● SOURCE MATERIAL:
[BEGIN]

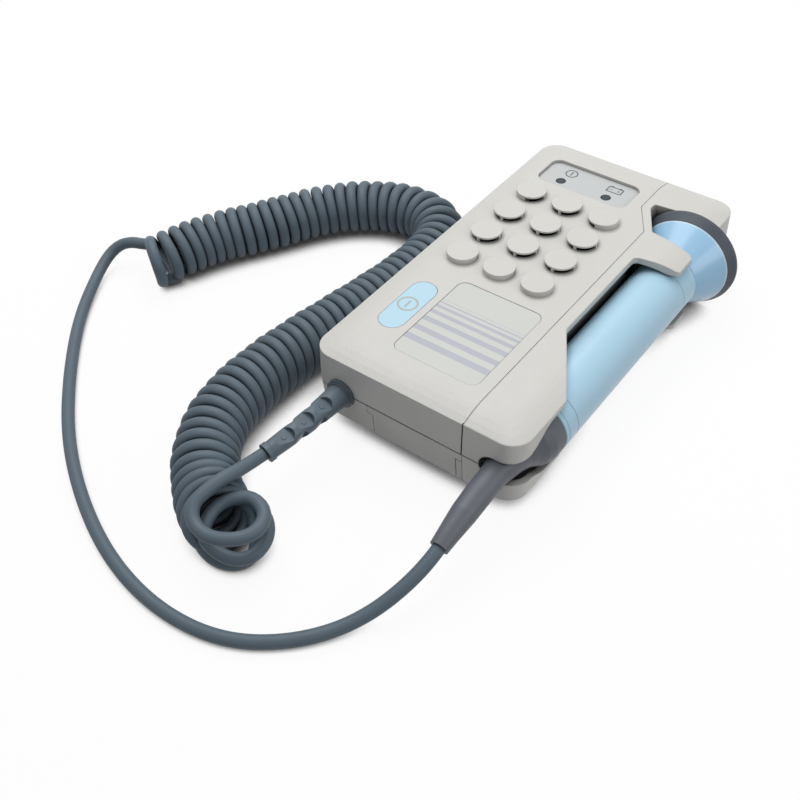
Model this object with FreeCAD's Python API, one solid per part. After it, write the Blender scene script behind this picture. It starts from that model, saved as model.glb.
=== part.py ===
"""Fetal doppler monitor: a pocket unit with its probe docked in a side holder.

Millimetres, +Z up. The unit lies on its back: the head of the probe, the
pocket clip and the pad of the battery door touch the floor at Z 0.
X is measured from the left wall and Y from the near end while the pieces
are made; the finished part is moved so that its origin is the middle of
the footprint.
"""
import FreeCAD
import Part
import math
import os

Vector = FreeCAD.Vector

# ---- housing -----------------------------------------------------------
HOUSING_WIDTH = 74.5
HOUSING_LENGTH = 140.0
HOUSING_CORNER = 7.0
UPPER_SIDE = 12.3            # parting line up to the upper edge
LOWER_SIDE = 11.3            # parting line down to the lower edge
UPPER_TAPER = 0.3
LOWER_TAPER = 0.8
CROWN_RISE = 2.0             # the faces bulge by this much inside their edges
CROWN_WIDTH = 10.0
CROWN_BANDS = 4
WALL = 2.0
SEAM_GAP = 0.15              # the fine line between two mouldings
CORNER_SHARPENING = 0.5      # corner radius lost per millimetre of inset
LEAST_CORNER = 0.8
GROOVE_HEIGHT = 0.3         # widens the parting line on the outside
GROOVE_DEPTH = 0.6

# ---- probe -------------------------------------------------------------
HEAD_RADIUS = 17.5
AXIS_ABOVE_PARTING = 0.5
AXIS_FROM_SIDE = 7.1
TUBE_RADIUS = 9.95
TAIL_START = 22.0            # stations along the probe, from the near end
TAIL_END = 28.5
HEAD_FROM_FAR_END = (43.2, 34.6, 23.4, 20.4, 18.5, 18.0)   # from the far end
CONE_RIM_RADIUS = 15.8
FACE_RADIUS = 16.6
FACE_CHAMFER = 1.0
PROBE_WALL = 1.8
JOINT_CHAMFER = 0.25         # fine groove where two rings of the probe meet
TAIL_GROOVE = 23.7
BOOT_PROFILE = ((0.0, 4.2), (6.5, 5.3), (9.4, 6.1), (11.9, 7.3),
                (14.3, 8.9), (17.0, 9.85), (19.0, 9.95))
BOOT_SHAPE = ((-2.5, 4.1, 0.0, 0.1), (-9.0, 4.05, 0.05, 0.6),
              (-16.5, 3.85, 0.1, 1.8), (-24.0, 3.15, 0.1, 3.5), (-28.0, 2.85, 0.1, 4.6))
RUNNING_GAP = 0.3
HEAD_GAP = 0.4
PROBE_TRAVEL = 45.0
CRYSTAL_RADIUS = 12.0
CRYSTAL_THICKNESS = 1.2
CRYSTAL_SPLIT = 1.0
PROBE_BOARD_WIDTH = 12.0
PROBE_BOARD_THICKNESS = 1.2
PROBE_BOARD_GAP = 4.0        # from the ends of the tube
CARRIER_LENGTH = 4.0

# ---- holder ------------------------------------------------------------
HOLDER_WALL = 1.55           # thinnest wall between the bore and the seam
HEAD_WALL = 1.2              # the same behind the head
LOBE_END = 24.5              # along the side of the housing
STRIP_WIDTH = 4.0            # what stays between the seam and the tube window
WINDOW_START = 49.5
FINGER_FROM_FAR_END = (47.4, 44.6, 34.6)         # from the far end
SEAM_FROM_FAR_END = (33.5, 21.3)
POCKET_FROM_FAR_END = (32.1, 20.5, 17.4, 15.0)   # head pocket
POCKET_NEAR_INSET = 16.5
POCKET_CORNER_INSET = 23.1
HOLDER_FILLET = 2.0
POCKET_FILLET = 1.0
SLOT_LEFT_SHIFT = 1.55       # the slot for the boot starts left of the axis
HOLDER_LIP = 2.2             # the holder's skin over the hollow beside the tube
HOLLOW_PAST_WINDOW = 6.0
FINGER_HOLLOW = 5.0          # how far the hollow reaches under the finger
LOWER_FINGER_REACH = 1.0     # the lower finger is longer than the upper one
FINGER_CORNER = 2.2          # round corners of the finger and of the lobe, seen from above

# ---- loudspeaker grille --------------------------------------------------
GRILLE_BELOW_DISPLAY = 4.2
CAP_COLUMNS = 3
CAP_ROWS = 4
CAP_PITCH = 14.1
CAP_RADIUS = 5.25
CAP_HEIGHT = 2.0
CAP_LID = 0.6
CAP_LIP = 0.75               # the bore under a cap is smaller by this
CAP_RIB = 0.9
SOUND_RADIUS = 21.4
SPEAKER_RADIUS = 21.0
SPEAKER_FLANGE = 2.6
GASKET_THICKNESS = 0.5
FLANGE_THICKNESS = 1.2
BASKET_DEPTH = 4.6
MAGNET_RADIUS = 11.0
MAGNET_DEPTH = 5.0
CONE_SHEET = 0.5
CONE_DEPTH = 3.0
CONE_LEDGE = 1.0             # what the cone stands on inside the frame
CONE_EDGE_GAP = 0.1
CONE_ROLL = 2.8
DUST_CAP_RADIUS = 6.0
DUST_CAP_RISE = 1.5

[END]

● AIM:
Return the whole listing exactly.

● RESPONSE FOR THIS EXERCISE:
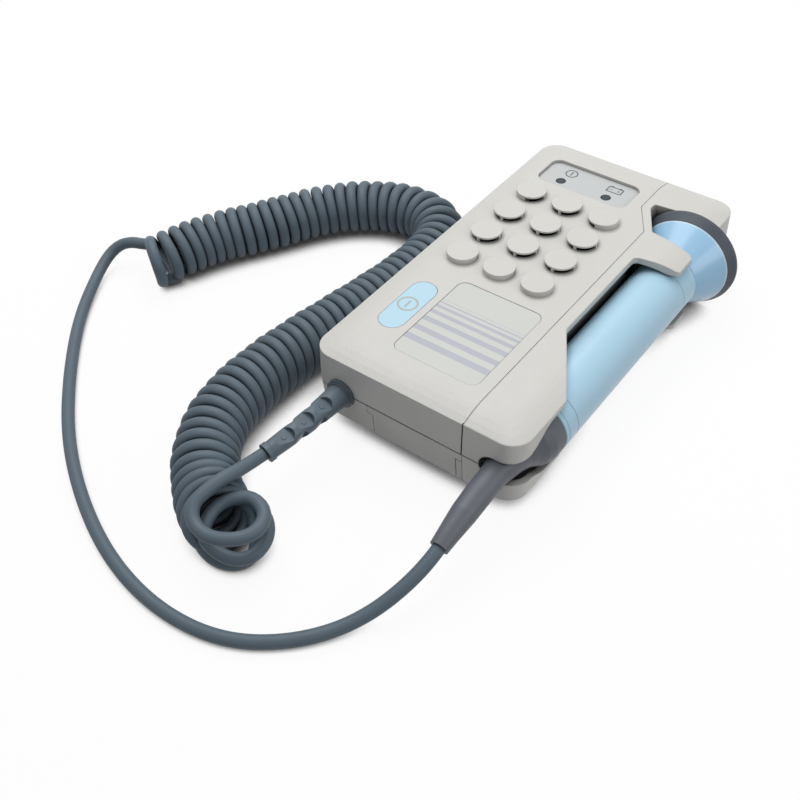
Model this object with FreeCAD's Python API, one solid per part. After it, write the Blender scene script behind this picture. It starts from that model, saved as model.glb.
=== part.py ===
"""Fetal doppler monitor: a pocket unit with its probe docked in a side holder.

Millimetres, +Z up. The unit lies on its back: the head of the probe, the
pocket clip and the pad of the battery door touch the floor at Z 0.
X is measured from the left wall and Y from the near end while the pieces
are made; the finished part is moved so that its origin is the middle of
the footprint.
"""
import FreeCAD
import Part
import math
import os

Vector = FreeCAD.Vector

# ---- housing -----------------------------------------------------------
HOUSING_WIDTH = 74.5
HOUSING_LENGTH = 140.0
HOUSING_CORNER = 7.0
UPPER_SIDE = 12.3            # parting line up to the upper edge
LOWER_SIDE = 11.3            # parting line down to the lower edge
UPPER_TAPER = 0.3
LOWER_TAPER = 0.8
CROWN_RISE = 2.0             # the faces bulge by this much inside their edges
CROWN_WIDTH = 10.0
CROWN_BANDS = 4
WALL = 2.0
SEAM_GAP = 0.15              # the fine line between two mouldings
CORNER_SHARPENING = 0.5      # corner radius lost per millimetre of inset
LEAST_CORNER = 0.8
GROOVE_HEIGHT = 0.3         # widens the parting line on the outside
GROOVE_DEPTH = 0.6

# ---- probe -------------------------------------------------------------
HEAD_RADIUS = 17.5
AXIS_ABOVE_PARTING = 0.5
AXIS_FROM_SIDE = 7.1
TUBE_RADIUS = 9.95
TAIL_START = 22.0            # stations along the probe, from the near end
TAIL_END = 28.5
HEAD_FROM_FAR_END = (43.2, 34.6, 23.4, 20.4, 18.5, 18.0)   # from the far end
CONE_RIM_RADIUS = 15.8
FACE_RADIUS = 16.6
FACE_CHAMFER = 1.0
PROBE_WALL = 1.8
JOINT_CHAMFER = 0.25         # fine groove where two rings of the probe meet
TAIL_GROOVE = 23.7
BOOT_PROFILE = ((0.0, 4.2), (6.5, 5.3), (9.4, 6.1), (11.9, 7.3),
                (14.3, 8.9), (17.0, 9.85), (19.0, 9.95))
BOOT_SHAPE = ((-2.5, 4.1, 0.0, 0.1), (-9.0, 4.05, 0.05, 0.6),
              (-16.5, 3.85, 0.1, 1.8), (-24.0, 3.15, 0.1, 3.5), (-28.0, 2.85, 0.1, 4.6))
RUNNING_GAP = 0.3
HEAD_GAP = 0.4
PROBE_TRAVEL = 45.0
CRYSTAL_RADIUS = 12.0
CRYSTAL_THICKNESS = 1.2
CRYSTAL_SPLIT = 1.0
PROBE_BOARD_WIDTH = 12.0
PROBE_BOARD_THICKNESS = 1.2
PROBE_BOARD_GAP = 4.0        # from the ends of the tube
CARRIER_LENGTH = 4.0

# ---- holder ------------------------------------------------------------
HOLDER_WALL = 1.55           # thinnest wall between the bore and the seam
HEAD_WALL = 1.2              # the same behind the head
LOBE_END = 24.5              # along the side of the housing
STRIP_WIDTH = 4.0            # what stays between the seam and the tube window
WINDOW_START = 49.5
FINGER_FROM_FAR_END = (47.4, 44.6, 34.6)         # from the far end
SEAM_FROM_FAR_END = (33.5, 21.3)
POCKET_FROM_FAR_END = (32.1, 20.5, 17.4, 15.0)   # head pocket
POCKET_NEAR_INSET = 16.5
POCKET_CORNER_INSET = 23.1
HOLDER_FILLET = 2.0
POCKET_FILLET = 1.0
SLOT_LEFT_SHIFT = 1.55       # the slot for the boot starts left of the axis
HOLDER_LIP = 2.2             # the holder's skin over the hollow beside the tube
HOLLOW_PAST_WINDOW = 6.0
FINGER_HOLLOW = 5.0          # how far the hollow reaches under the finger
LOWER_FINGER_REACH = 1.0     # the lower finger is longer than the upper one
FINGER_CORNER = 2.2          # round corners of the finger and of the lobe, seen from above

# ---- loudspeaker grille --------------------------------------------------
GRILLE_BELOW_DISPLAY = 4.2
CAP_COLUMNS = 3
CAP_ROWS = 4
CAP_PITCH = 14.1
CAP_RADIUS = 5.25
CAP_HEIGHT = 2.0
CAP_LID = 0.6
CAP_LIP = 0.75               # the bore under a cap is smaller by this
CAP_RIB = 0.9
SOUND_RADIUS = 21.4
SPEAKER_RADIUS = 21.0
SPEAKER_FLANGE = 2.6
GASKET_THICKNESS = 0.5
FLANGE_THICKNESS = 1.2
BASKET_DEPTH = 4.6
MAGNET_RADIUS = 11.0
MAGNET_DEPTH = 5.0
CONE_SHEET = 0.5
CONE_DEPTH = 3.0
CONE_LEDGE = 1.0             # what the cone stands on inside the frame
CONE_EDGE_GAP = 0.1
CONE_ROLL = 2.8
DUST_CAP_RADIUS = 6.0
DUST_CAP_RISE = 1.5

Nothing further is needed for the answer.